Uber CEO, Travis Kalanick made a stop in Pittsburgh, where he snapped the below photo of a very large truck with the words “Uber Freight” on its side, and posted it onto his Twitter account.
In 2016, Uber acquired the self-driving truck startup Otto for $650 million, with plans to launch a long-haul trucking initiative. Now the acquisition is in the midst of a legal dispute with the self-driving car company Waymo—formerly the Google self-driving car project, which claims that Otto is simply a shell company meant to deliver stolen technology by engineer Anthony Levandowski—an ex Google employee, who founded the startup.

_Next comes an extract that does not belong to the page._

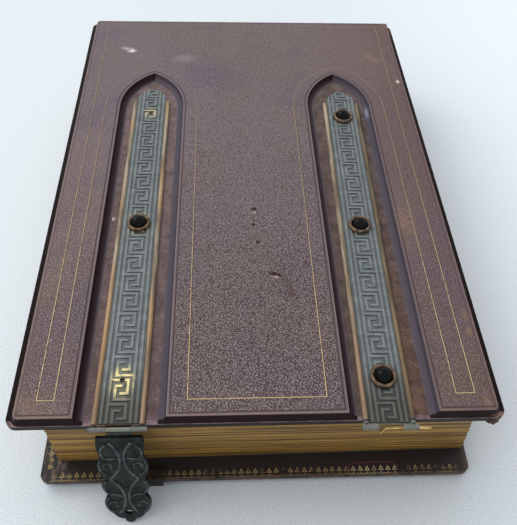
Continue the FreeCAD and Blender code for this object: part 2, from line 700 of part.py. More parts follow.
def build_stud(doc, side, stud):
    """Ring riveted through the strap, holding a domed black stone."""
    name = f"{side}_{stud}"
    ring = new_body(doc, f"{name}_ring")
    profile = new_sketch(ring, f"{name}_ring_profile", "XZ_Plane")
    lip = "(dims.bezel_radius - 2 * dims.bezel_rim)"
    floor = "(dims.bezel_height - dims.bezel_rim - dims.seat_depth / 2)"
    shoulder = "(dims.bezel_height - dims.bezel_rim)"
    draw_outline(profile, [
        ("0", f"-{BAND_TOP}"),
        ("dims.shank_radius", f"-{BAND_TOP}"),
        ("dims.shank_radius", "0"),
        ("dims.bezel_radius", "0"),
        ("dims.bezel_radius", shoulder, "dims.bezel_rim * 1.001", 1),
        (f"{lip}", shoulder),
        (f"{lip}", floor),
        ("0", floor),
    ])
    revolve(ring, f"{name}_ring_turned", profile)
    seat_on_strap(ring, side, stud_along(side, stud), BAND_TOP)
    keep(ring, f"{name}_bezel")
    stone = new_body(doc, f"{name}_stone")
    dome = new_sketch(stone, f"{name}_stone_profile", "XZ_Plane")
    girdle = f"({lip} - dims.stone_clearance)"
    rise = f"(dims.stone_height - {shoulder})"
    draw_outline(dome, [
        ("0", floor),
        (girdle, floor),
        (girdle, shoulder, f"(({girdle} ^ 2 + {rise} ^ 2) / (2 * {rise}))", 1),
        ("0", "dims.stone_height"),
    ])
    revolve(stone, f"{name}_stone_turned", dome)
    seat_on_strap(stone, side, stud_along(side, stud), BAND_TOP)
    keep(stone, f"{name}_cabochon")


# ---------------------------------------------------------------- hinges

def pin_body(doc, side, low, high):
    """Hinge pin along the strap's knuckles; its body starts at the pin's middle."""
    body = new_body(doc, f"{side}_pin_body")
    section = new_sketch(body, f"{side}_pin_sketch", "YZ_Plane",
                         f"{low} + dims.{side}_hinge_shift")
    draw_circle(section, HINGE_Y, HINGE_Z, "dims.pin_radius")
    pad(body, f"{side}_pin_pad", section, f"({high}) - ({low})")
    return body


def build_left_pin(doc):
    body = pin_body(doc, "left", "-dims.hinge_width / 2 - dims.left_pin_end",
                    "dims.hinge_width / 2")
    seat_on_strap(body, "left", "0", "0")
    keep(body, "left_hinge_pin")


def build_right_pin(doc):
    """Stump of the broken pin, with a thin wire bent down from its inner end."""
    body = pin_body(doc, "right", KNUCKLE_START, "dims.hinge_width / 2 + dims.right_pin_end")
    inner = f"({KNUCKLE_START} + dims.right_hinge_shift)"
    bend = "(dims.wire_radius * 4)"
    drop = "(dims.wire_drop)"
    plane = f"-{HINGE_Y}"
    path = new_sketch(body, "right_wire_path", "XZ_Plane", plane)
    route = [(f"{inner} + dims.wire_radius", HINGE_Z),
             (f"{inner} - dims.wire_reach + {bend}", f"{HINGE_Z} - {bend} / 2", bend, 1),
             (f"{inner} - dims.wire_reach", f"{HINGE_Z} - {drop}")]
    draw_route(path, route)
    end = new_sketch(body, "right_wire_section", "YZ_Plane", f"{inner} + dims.wire_radius")
    draw_circle(end, HINGE_Y, HINGE_Z, "dims.wire_radius")
    pipe = body.newObject("PartDesign::AdditivePipe", "right_wire")
    pipe.Profile = end
    pipe.Spine = path
    pipe.Transition = "Right corner"
    seat_on_strap(body, "right", "0", "0")
    keep(body, "right_hinge_pin")


def draw_route(sketch, nodes):
    """Open run of lines through points."""
    points = [Vector(number(sketch, n[0]), number(sketch, n[1]), 0) for n in nodes]
    for i in range(len(points) - 1):
        line = sketch.addGeometry(Part.LineSegment(points[i], points[i + 1]))
        for end, at in ((1, i), (2, i + 1)):
            fix(sketch, Sketcher.Constraint("DistanceX", line, end, points[at].x), nodes[at][0])
            fix(sketch, Sketcher.Constraint("DistanceY", line, end, points[at].y), nodes[at][1])


# ---------------------------------------------------------------- clasp and catch

# The clasp reaches from its pin to the catch's peg and a little on.
CLASP_DROP = f"({CHANNEL_FLOOR} + {HINGE_Z} - dims.peg_rise)"
CLASP_LENGTH = f"({CLASP_DROP} + dims.clasp_toe)"
CLASP_X = f"({strap_x('left')} + dims.left_hinge_shift)"
# It is drawn in parts, so many to its length. The right half of its edge from the top:
# across, down, and the radius of the lobe that follows.
CLASP_PARTS = 66.8
CLASP_EDGE = [
    (10.4, 3.6, 26.0),
    (9.9, 16.3, 17.0),
    (9.7, 32.3, 9.8),
    (8.7, 44.4, 11.2),
    (7.5, 59.8, 6.4),
    (2.4, 64.0, 2.45),
]
# Raised scrolls of the right half, each an arc through three points, by rod thickness.
CLASP_SCROLLS = [
    ("scroll_radius", (5.2, 6.6), (0.95, 19.5), (6.6, 32.0)),
    ("scroll_radius", (6.6, 32.6), (0.95, 47.0), (4.3, 58.4)),
    ("tendril_radius", (6.7, 8.4), (9.3, 12.5), (8.4, 16.6)),
    ("tendril_radius", (8.8, 17.1), (5.4, 17.8), (2.5, 17.3)),
    ("tendril_radius", (10.1, 19.2), (11.0, 24.0), (7.4, 29.7)),
    ("tendril_radius", (9.1, 23.4), (7.2, 20.9), (5.2, 23.2)),
    ("tendril_radius", (8.5, 34.0), (10.5, 38.5), (8.2, 43.5)),
    ("tendril_radius", (7.9, 44.4), (4.6, 44.1), (2.5, 45.9)),
    ("tendril_radius", (8.8, 46.4), (10.4, 52.0), (7.4, 58.2)),
    ("tendril_radius", (9.0, 52.0), (7.2, 49.7), (5.2, 52.2)),
]
CLASP_EYES = [(5.2, 23.7), (5.2, 52.7)]


def parts(count):
    return f"({CLASP_LENGTH} * {round(count, 3)} / {CLASP_PARTS})"


def clasp_edge():
    nodes = [(parts(x), f"-{parts(y)}", parts(radius), -1) for x, y, radius in CLASP_EDGE]
    nodes[-1] = nodes[-1] + ("major",)
    return mirrored(nodes)


def clasp_reach():
    """Hinge pin to the very tip: the last lobe is a round knob."""
    x, y, radius = (parts(size) for size in CLASP_EDGE[-1])
    return f"({y} + {radius} + sqrt({radius} ^ 2 - {x} ^ 2))"


def arc_through(start, middle, end):
    """Centre, radius, first angle and sweep of the arc through three points."""
    (ax, ay), (bx, by), (cx, cy) = start, middle, end
    span = 2 * (ax * (by - cy) + bx * (cy - ay) + cx * (ay - by))
    a2, b2, c2 = (x * x + y * y for x, y in (start, middle, end))
    x = (a2 * (by - cy) + b2 * (cy - ay) + c2 * (ay - by)) / span
    y = (a2 * (cx - bx) + b2 * (ax - cx) + c2 * (bx - ax)) / span
    first, via, last = (math.degrees(math.atan2(q - y, p - x)) for p, q in (start, middle, end))
    if (via - first) % 360 > (last - first) % 360:
        first, last = last, first
    return x, y, math.hypot(ax - x, ay - y), first, (last - first) % 360


def build_scroll(doc, index, sign, thickness, points):
    """One half-sunk rod of a scroll, on the right side or mirrored to the left."""
    flipped = [(sign * x, -y) for x, y in points]
    x, y, radius, first, sweep = arc_through(*flipped)
    side = "right" if sign > 0 else "left"
    rod = doc.addObject("Part::Torus", f"scroll_{side}_{index}")
    rod.Angle3 = sweep
    bind(rod, Radius1=parts(radius), Radius2=f"dims.{thickness}")
    turn(rod, Vector(0, 0, 1), str(round(first, 3)))
    place(rod, parts(x), parts(y), "dims.clasp_offset + dims.clasp_gauge")
    return rod


def build_eye(doc, index, sign, x, y):
    side = "right" if sign > 0 else "left"
    eye = doc.addObject("Part::Sphere", f"eye_{side}_{index}")
    bind(eye, Radius="dims.eye_radius")
    place(eye, parts(sign * x), parts(-y), "dims.clasp_offset + dims.clasp_gauge")
    return eye


def clasp_plate(doc):
    """Lobed plate with its neck, its rolled knuckle and the slot for the peg."""
    body = new_body(doc, "clasp_body")
    edge = new_sketch(body, "clasp_edge", offset="dims.clasp_offset")
    draw_outline(edge, clasp_edge())
    pad(body, "clasp_plate", edge, "dims.clasp_gauge")
    neck = new_sketch(body, "clasp_neck_sketch", offset="dims.clasp_offset")
    draw_outline(neck, rectangle("-dims.clasp_knuckle / 2", "dims.clasp_knuckle / 2",
                                 f"-{parts(CLASP_EDGE[0][1] + 1)}",
                                 "-(dims.pin_radius + dims.pin_clearance) * 1.2"))
    pad(body, "clasp_neck", neck, "dims.knuckle_radius - dims.clasp_offset")
    roll = new_sketch(body, "clasp_knuckle_sketch", "YZ_Plane", "-dims.clasp_knuckle / 2")
    draw_circle(roll, "0", "0", "dims.knuckle_radius")
    draw_circle(roll, "0", "0", "dims.pin_radius + dims.pin_clearance")
    pad(body, "clasp_knuckle", roll, "dims.clasp_knuckle")
    slot = new_sketch(body, "clasp_slot_sketch", offset="dims.clasp_offset + dims.clasp_gauge")
    half, rise = "(dims.clasp_hole_width / 2)", "(dims.clasp_hole_height / 2)"
    bow = f"(({half} ^ 2 + {rise} ^ 2) / (2 * {rise}))"
    draw_outline(slot, [
        (f"-{half}", f"-{CLASP_DROP}", bow, 1),
        (half, f"-{CLASP_DROP}", bow, 1),
    ])
    pocket(body, "clasp_slot", slot, "dims.clasp_gauge")
    return body


def build_clasp(doc):
    """Cast clasp with scrolls in relief, hanging from the left strap's pin."""
    shapes = [clasp_plate(doc)]
    for sign in (1, -1):
        for index, (thickness, *points) in enumerate(CLASP_SCROLLS):
            shapes.append(build_scroll(doc, index, sign, thickness, points))
        for index, (x, y) in enumerate(CLASP_EYES):
            shapes.append(build_eye(doc, index, sign, x, y))
    clasp = fuse(doc, "clasp_cast", shapes)
    pin_height = f"({CHANNEL_FLOOR} + {HINGE_Z})"
    tip = clasp_reach()
    turn(clasp, Vector(1, 0, 0),
         f"atan(dims.clasp_offset / {tip})"
         f" + asin(({pin_height} - dims.clasp_lift) / sqrt({tip} ^ 2 + dims.clasp_offset ^ 2))")
    place(clasp, CLASP_X, f"{NEAR_EDGE} + {HINGE_Y}", pin_height)
    keep(clasp, "left_clasp")


def build_catch(doc):
    """Plate bent over the lower cover's edge, with the peg the clasp drops on."""
    body = new_body(doc, "catch_body")
    catch_x = f"({CHANNEL_X['left']} + dims.catch_shift)"
    edge = "(-dims.cover_length / 2)"
    front = f"({edge} - dims.catch_gauge)"
    top = f"({COVER_GAUGE} + dims.catch_gauge)"
    profile = new_sketch(body, "catch_profile", "YZ_Plane", catch_x)
    draw_outline(profile, [
        (front, "dims.catch_foot"),
        (edge, "dims.catch_foot"),
        (edge, COVER_GAUGE),
        (f"{edge} + dims.catch_tongue", COVER_GAUGE),
        (f"{edge} + dims.catch_tongue", top),
        (edge, top, "dims.catch_gauge", 1),
        (front, COVER_GAUGE),
    ])
    pad(body, "catch_plate", profile, "dims.catch_width", midplane=True)
    peg = new_sketch(body, "catch_peg_sketch", "XZ_Plane", f"-{edge}")
    draw_circle(peg, CLASP_X, "dims.peg_rise", "dims.peg_radius")
    pad(body, "catch_peg", peg, "dims.catch_gauge + dims.peg_length")
    keep(body, "left_catch_plate")


# ---------------------------------------------------------------- assembly

def check_document(doc):
    """Stop if any object is broken or any sub-part is not one sound solid."""
    for obj in doc.Objects:
        if "Invalid" in obj.State or "Error" in obj.State:
            raise RuntimeError(f"{obj.Name}: {obj.State}")
    for obj in NODES:
        shape = obj.Shape
        if shape.isNull() or not shape.isValid() or len(shape.Solids) != 1:
            raise RuntimeError(f"{obj.Label} is not one sound solid")


def main():
    doc = FreeCAD.newDocument("leather_photo_album")
    sheet = build_sheet(doc)
    for side in ("lower", "upper"):
        build_cover(doc, side)
    build_leaves(doc, sheet)
    build_flyleaves(doc)
    build_spine(doc)
    for side in ("left", "right"):
        build_strap_base(doc, side)
        build_key_band(doc, side)
    build_stud(doc, "left", "mid")
    for stud in STUDS:
        build_stud(doc, "right", stud)
    build_left_pin(doc)
    build_right_pin(doc)
    build_clasp(doc)
    build_catch(doc)
    doc.recompute()
    check_document(doc)
    os.makedirs("parts", exist_ok=True)
    for obj in NODES:
        obj.Shape.exportStep(f"parts/{obj.Label}.step")
        print(f"{obj.Label}: volume {obj.Shape.Volume:.1f} mm3")


main()
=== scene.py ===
import math
import random

import bmesh
import bpy
from mathutils import Matrix, Vector


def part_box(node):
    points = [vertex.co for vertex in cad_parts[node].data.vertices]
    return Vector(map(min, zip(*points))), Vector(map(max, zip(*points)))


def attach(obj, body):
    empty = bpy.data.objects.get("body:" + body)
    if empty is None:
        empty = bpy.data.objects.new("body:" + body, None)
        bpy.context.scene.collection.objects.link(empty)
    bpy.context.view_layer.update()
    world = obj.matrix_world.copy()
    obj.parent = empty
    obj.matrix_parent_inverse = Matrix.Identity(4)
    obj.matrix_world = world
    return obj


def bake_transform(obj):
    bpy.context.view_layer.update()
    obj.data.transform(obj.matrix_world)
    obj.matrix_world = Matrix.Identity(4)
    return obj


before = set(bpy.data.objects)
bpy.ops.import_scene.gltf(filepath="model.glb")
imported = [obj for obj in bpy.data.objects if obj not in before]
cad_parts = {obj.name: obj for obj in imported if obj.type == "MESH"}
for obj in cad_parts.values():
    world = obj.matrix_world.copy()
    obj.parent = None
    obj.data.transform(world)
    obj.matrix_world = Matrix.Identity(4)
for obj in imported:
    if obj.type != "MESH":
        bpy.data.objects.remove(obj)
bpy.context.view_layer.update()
RANDOM = random.Random(11)
MM = 0.001

# ---------------------------------------------------------------- places from the frame

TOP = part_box("upper_leather")
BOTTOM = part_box("lower_leather")
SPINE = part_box("spine_leather")
PANEL_Z = TOP[1][2]
FLOOR_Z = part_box("left_strap_base")[0][2]
NEAR_Y = TOP[0][1]
FAR_Y = TOP[1][1]
MID_X = (TOP[0][0] + TOP[1][0]) / 2

# The upper cover in mm: x from its middle, y from its near edge.
CHANNELS = (-63.2, 61.8)
CHANNEL_HALF = 21.0
SPRING = 227.0
PANEL_HALF = 110.6
PANEL_NEAR = 2.2
PANEL_FAR = 329.8

# The middle of the lost right catch, in metres.
LOST_CATCH_X = 0.061


def on_top(x, y, lift=0.0):
    """A point on the upper cover: x from its middle and y from its near edge, in mm."""
    return Vector((MID_X + x * MM, NEAR_Y + y * MM, PANEL_Z + lift * MM))


def on_lower(x, y, lift=0.06):
    """A point on the lower cover's inner face: x from its middle, y from its near edge, in mm."""
    return Vector((x * MM, BOTTOM[0][1] + y * MM, BOTTOM[1][2] + lift * MM))


# ---------------------------------------------------------------- node helpers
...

One of Otto’s self-driving trucks delivered its first shipment last October, 50,000 cans of beer were transported from Loveland, Colorado, to Colorado Springs, but no more shipments have been executed since.
Kalanick stated in an interview with Business Insider that Uber had always intended to get into trucking, and that the nuances of the business are challenging, interesting, and exciting to him.
Uber Freight was supposed to operate like Uber’s app, bringing together a shipper with a truck, but it seems that now the company plans on including its own fleet of semis, which will bring cost way up, when fuel, maintenance and insurance are factored into the equation.
It should be interesting to see how Uber Freight evolves from here. Will an army of self-driving trucks start appearing cross-country, or will its feud with Waymo stunt its growth?